Leslie Norwood (35:36):
And how is the migration of high net worth taxpayers impacted that for different jurisdictions? Do you have a thought on that?
Paul Creedon (35:46):
I don't. I don't have a thought.
Rob Dailey (35:48):
I mean, I agree with Paul.
Paul Creedon (35:51):
Yeah, I don't have a thought on that. Some of those people, people are my clients or I hope to be my clients.
Rob Dailey (35:57):
But yeah, no, I don't disagree with you. People have migrated, but
Leslie Norwood (36:05):
Sorry for pulling that one out.
Paul Creedon (36:06):
No, no problem. No problem. She knows I'm a Jersey resident.
Rob Dailey (36:09):
Everybody's leaving.
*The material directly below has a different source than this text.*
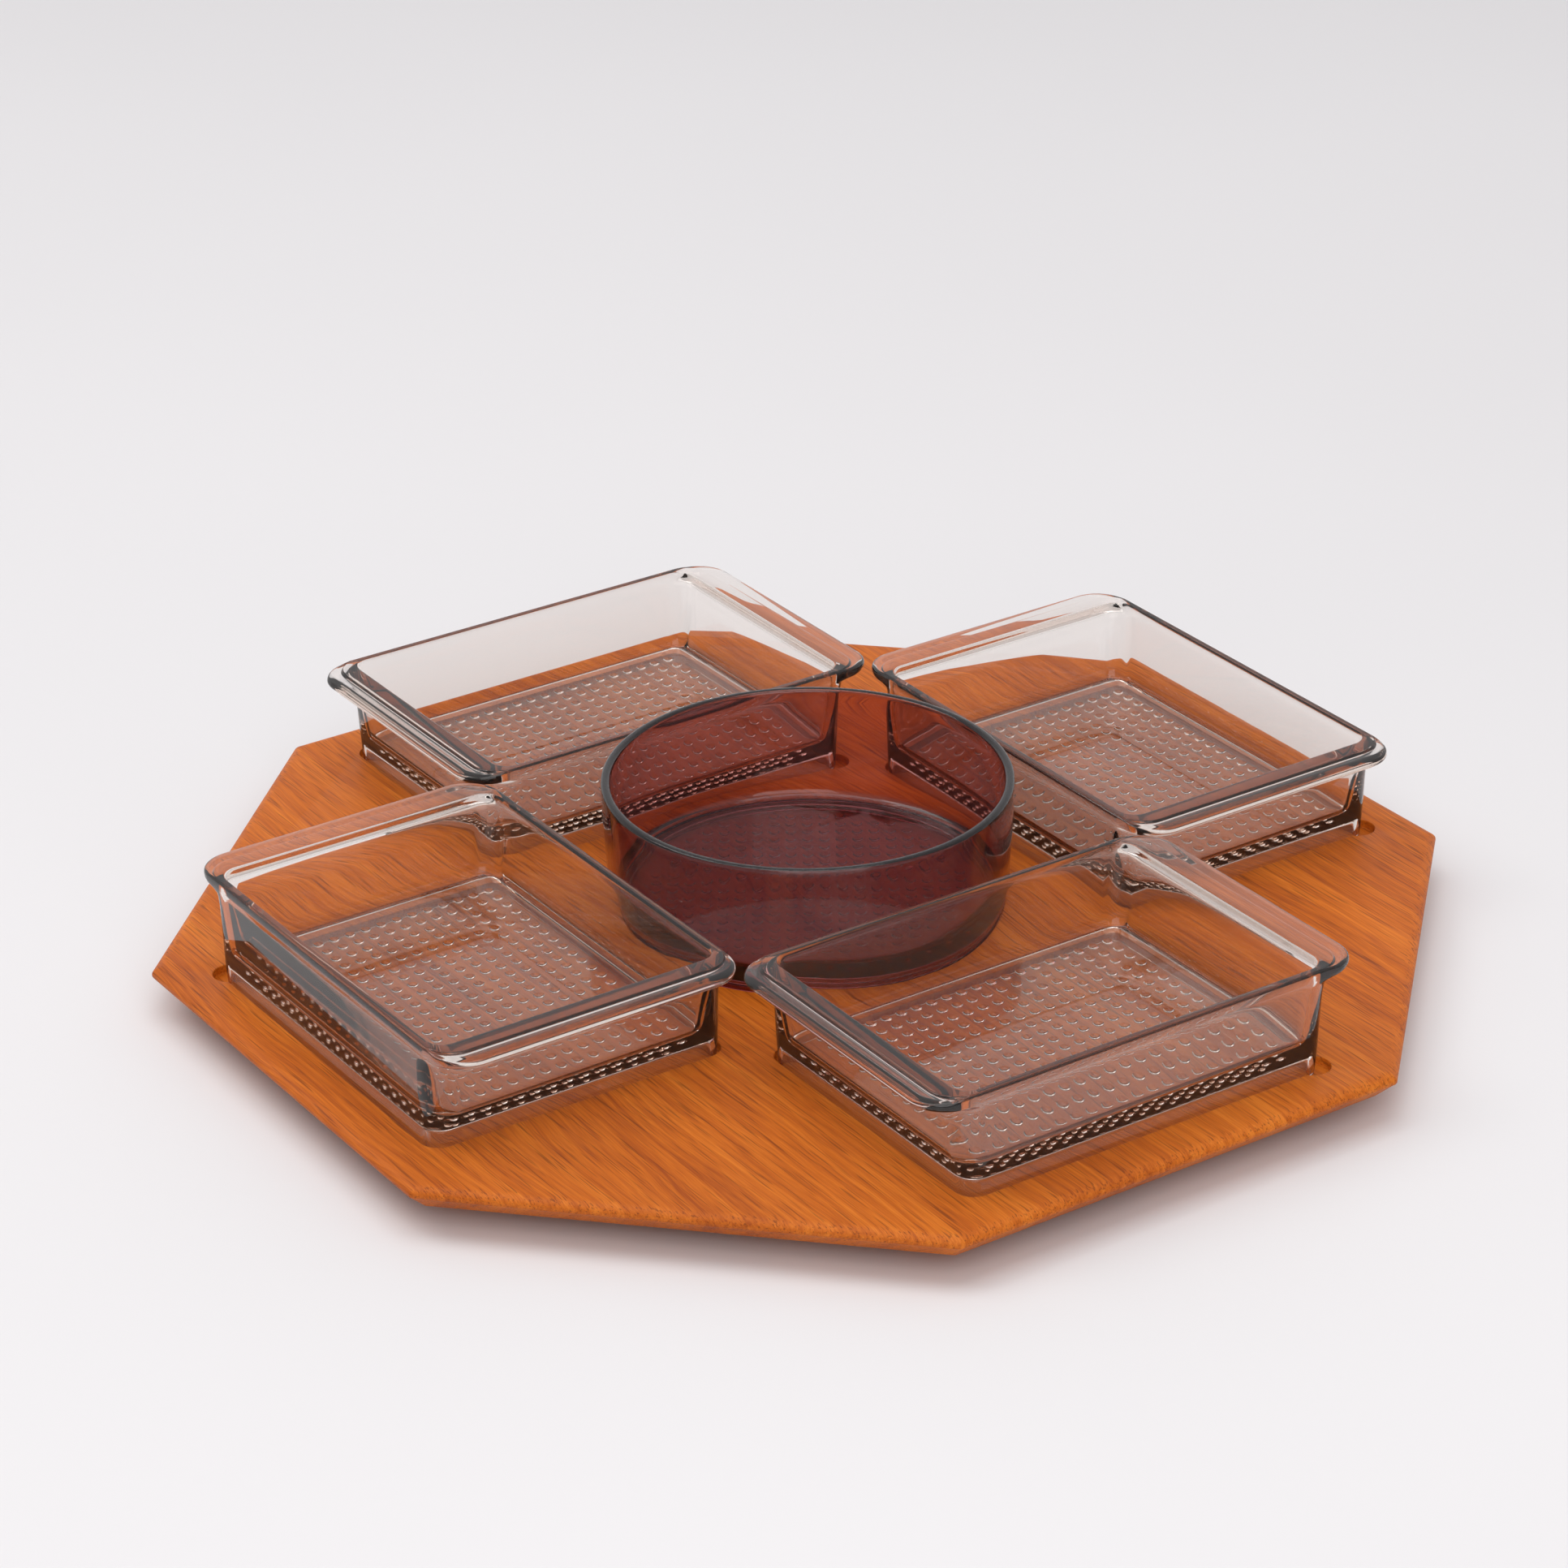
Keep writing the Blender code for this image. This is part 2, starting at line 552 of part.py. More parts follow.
def make_screws(board_axis):
    bottom = BASE_BOTTOM + GAP
    shank_top = LOWER_PLATE_TOP + LOWER_SCREW_PAST
    lower_profile = [
        (SCREW_HEAD - SCREW_HEAD_EASE, bottom),
        (SCREW_HEAD, bottom + SCREW_HEAD_EDGE),
        (SCREW_SHANK, bottom + LOWER_SCREW_CONE),
        (SCREW_SHANK, shank_top),
        (SCREW_SHANK - SCREW_POINT, shank_top + SCREW_POINT_LENGTH),
    ]
    for number, (angle, x, y) in enumerate(on_ring(SCREW_RING_RADIUS, 4), 1):
        name = f"lower_screw_{number}"
        mesh = turned(name, lower_profile, SMALL_STEPS)
        slotted(add_piece(name, mesh, STEEL, (x, y, 0), angle + LOWER_SCREW_TURN), bottom)

    head_top = UPPER_PLATE_BOTTOM - GAP
    bottom = head_top - PAN_HEAD_THICKNESS
    shank_top = BEARING_RECESS_TOP + UPPER_SCREW_DEPTH
    upper_profile = [
        (SCREW_HEAD - PAN_HEAD_EASE, bottom),
        (SCREW_HEAD, head_top - PAN_HEAD_EDGE),
        (SCREW_HEAD, head_top),
        (SCREW_SHANK, head_top),
        (SCREW_SHANK, shank_top),
        (SCREW_SHANK - SCREW_POINT, shank_top + SCREW_POINT_LENGTH),
    ]
    for number, (angle, x, y) in enumerate(on_ring(SCREW_RING_RADIUS, 4, math.pi / 4), 1):
        name = f"upper_screw_{number}"
        mesh = turned(name, upper_profile, SMALL_STEPS)
        turn = angle + UPPER_SCREW_TURN
        slotted(add_piece(name, mesh, STEEL, (x, y, 0), turn, board_axis), bottom)


def main():
    clear_scene()
    board_axis = add_axis("board_spin_axis", (0, 0, 0))
    cage_axis = add_axis("cage_spin_axis", (0, 0, 0))
    make_board(board_axis)
    make_rectangular_dishes()
    make_round_dish()
    make_base()
    make_bearing(board_axis, cage_axis)
    make_pivot()
    make_screws(board_axis)


main()
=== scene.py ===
import math

import bmesh
import bpy
from mathutils import Matrix, Vector
from mathutils.geometry import tessellate_polygon


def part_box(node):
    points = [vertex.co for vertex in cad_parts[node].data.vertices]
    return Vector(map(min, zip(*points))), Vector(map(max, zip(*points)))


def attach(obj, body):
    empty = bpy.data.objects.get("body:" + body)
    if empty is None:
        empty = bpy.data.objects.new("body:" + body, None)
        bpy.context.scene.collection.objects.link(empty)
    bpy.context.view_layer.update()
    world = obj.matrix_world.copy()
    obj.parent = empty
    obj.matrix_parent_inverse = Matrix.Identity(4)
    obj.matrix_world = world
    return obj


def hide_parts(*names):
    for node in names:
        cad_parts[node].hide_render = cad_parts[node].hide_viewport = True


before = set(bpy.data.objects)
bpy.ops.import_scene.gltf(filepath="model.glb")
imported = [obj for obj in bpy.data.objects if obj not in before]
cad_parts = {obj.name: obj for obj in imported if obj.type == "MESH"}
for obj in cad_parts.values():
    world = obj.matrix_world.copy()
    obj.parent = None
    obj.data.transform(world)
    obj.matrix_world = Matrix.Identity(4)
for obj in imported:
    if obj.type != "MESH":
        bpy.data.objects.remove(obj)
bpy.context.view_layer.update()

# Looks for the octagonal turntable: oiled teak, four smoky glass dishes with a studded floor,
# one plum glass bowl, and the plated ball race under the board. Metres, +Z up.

MM = 0.001

# ---------------------------------------------------------------- sizes not in the frame

# Board. The recesses have the CAD's sizes, with eased arrises, apart from what is hidden below:
# the pivot pocket is 0.5 mm wider in radius and 0.2 mm shallower than the CAD's, and the upper
# screws' pilot holes are left out
EDGE_ROUND_WIDTH = 4.2 * MM
EDGE_ROUND_DROP = 2.5 * MM
EDGE_HEIGHT = 4.0 * MM
EDGE_TUCK = 0.9 * MM
EDGE_STEPS = 10
# Inset and depth below the top of each level where the edge turns under
LOWER_EDGE = [
    (0.05 * MM, 3.0 * MM),
    (0.3 * MM, 3.5 * MM),
    (0.7 * MM, 3.85 * MM),
    (1.2 * MM, 4.25 * MM),
]
BOARD_CORNER = 1.6 * MM
ARRIS = 0.35 * MM
RECESS_CLEARANCE = 0.5 * MM
RECESS_CORNER = 6.5 * MM
RECESS_GAP = 0.3 * MM
NOTCH_RADIUS = 6.0 * MM
NOTCH_SETBACK = 3.5 * MM
BEARING_RECESS_RADIUS = 78.5 * MM
PIVOT_POCKET_RADIUS = 7.0 * MM

# Rectangular dishes, long side along Y before they are turned
FOOT_HALF = (53.0 * MM, 68.0 * MM)
FOOT_HEIGHT = 6.7 * MM
DISH_FLOOR = 10.6 * MM
LIP_START = 66.0 * MM
LIP_RAMP = 6.0 * MM
STUD_PITCH = 5.8 * MM
STUD_RADIUS = 1.85 * MM
STUD_SLOPE = math.radians(52)  # of the ball cap, where it meets the flat
STUDS_ACROSS = 15
STUDS_ALONG = 20
STUD_SIDES = 16
STUD_RINGS = 6

# Bowl
BOWL_FOOT_RADIUS = 65.0 * MM
BOWL_WALL = 3.1 * MM
BOWL_FLOOR_UNDER = 3.2 * MM
BOWL_FLOOR_TOP = 8.0 * MM
BOWL_STUD_PITCH = 5.6 * MM
BOWL_STUD_REACH = 53.0 * MM
BOWL_STUD_TURN = math.atan2(-0.554, 0.832)  # rows run along the camera's view
BOWL_SIDES = 160
BOARD_HOLE_SIDES = 96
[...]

We're both Jersey residents.
Paul Creedon (36:11):
Everybody's leaving Jersey.
Leslie Norwood (36:12):
Everybody's going south.
Paul Creedon (36:13):
Alright.
Kevin Roberts (36:14):
I think that is all the time we have. We might have time for one question if there's anybody over here.
David Sanchez (36:52):
So yeah, I mean it is interesting. Again, it's not issuer's regulatory responsibility to make sure they have an MA to make sure their MA is qualified to make sure other people are qualified. It's not their responsibility, but it will be a continued message from our office over the next few months, especially about for issuers to know what an MA's responsibilities are to them. And so I think it is important. I don't never want to convey that this is actually an issuer's responsibility not, but it is important for issuers to know, for example, how they're supposed to be protected and also the kind of things they should be looking out for. So we will kind of continue with that messaging over the next few months. Yep.
Kevin Roberts (37:34):
All right. I think that about does it. Thank you all for participating and thank you. Thank you.